Ultimately, the majority opinion held that there were "less problematic measures" that allowed Colorado to satisfy its interest in protecting the initiative process, but that "the restrictions in question significantly inhibit communication with voters about proposed political change, and are not warranted by the state interests (administrative efficiency, fraud detection, informing voters) alleged to justify those restrictions."

=== Thomas's concurrence ===

Justice Thomas concurred in the judgment only, stating that when the issue at hand was core political speech, precedent required that each requirement "must be evaluated under strict scrutiny."

In his view, the badge requirement directly regulated the content of speech, and was too overly broad to satisfy narrow tailoring. In addition, the compelling government interest at hand, the prevention of fraud and misconduct, had not been sufficiently shown to exist as a real problem.

Second, the registration requirement operated much like Colorado's ban on paid circulators — which the Court had struck down in Meyer v. Grant (1988), ten years before. Though neither directly regulated speech, both still limited the number of potential speakers, and thus, the size of the audience that circulators might reach.
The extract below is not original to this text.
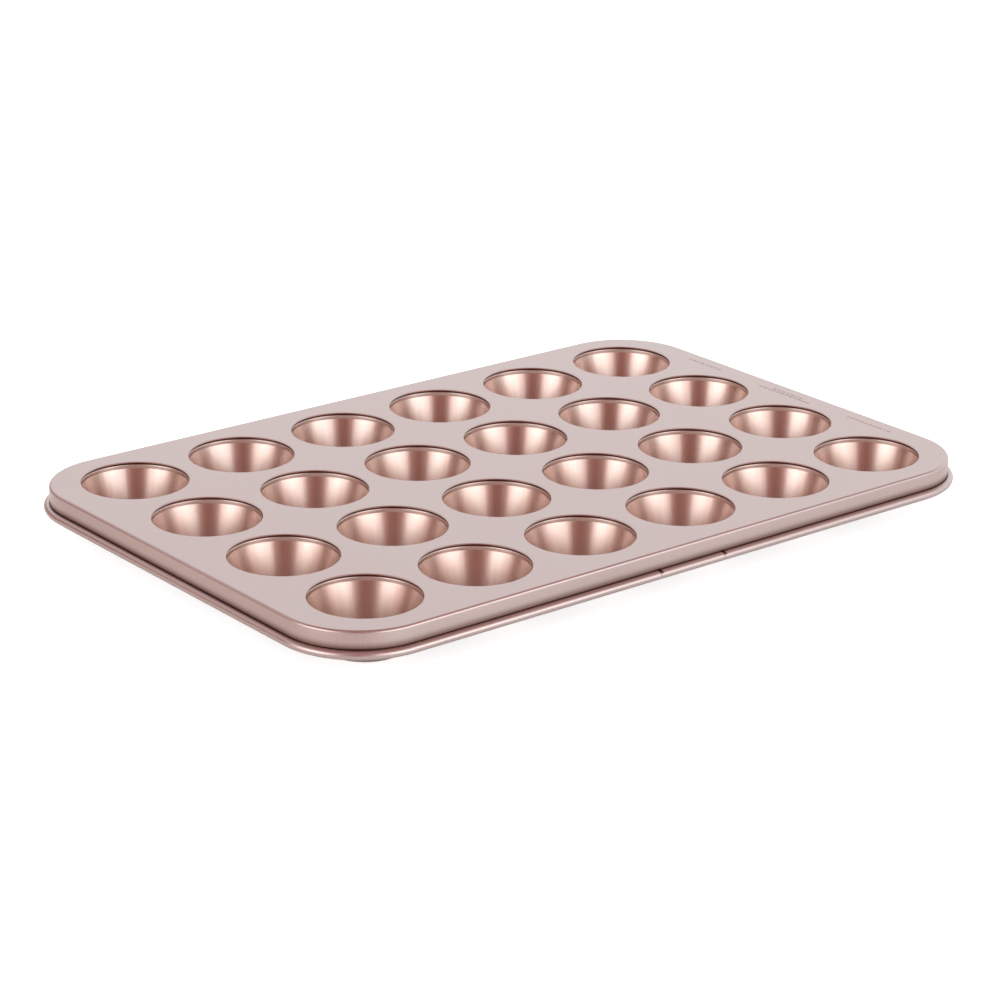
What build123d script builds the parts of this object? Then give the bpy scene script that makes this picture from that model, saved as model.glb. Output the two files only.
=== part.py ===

Furthermore, the compelling interest, ensuring that circulators are voters, was defeated by the fact that many Colorado residents were not voters, and that a residency requirement would be far more narrowly tailored and serve the government interest better.

Finally, he argued, even if Colorado had a compelling interest in identifying circulators, the reporting requirement did not serve that purpose: it only required the names of paid circulators, not all circulators.

All in all, Justice Thomas "would apply strict scrutiny to each of the challenged restrictions, and would affirm the judgment of the Court of Appeals as to each of the three provisions before" the Court.

=== Rehnquist's dissent ===
Chief Justice Rehnquist dissented from the majority.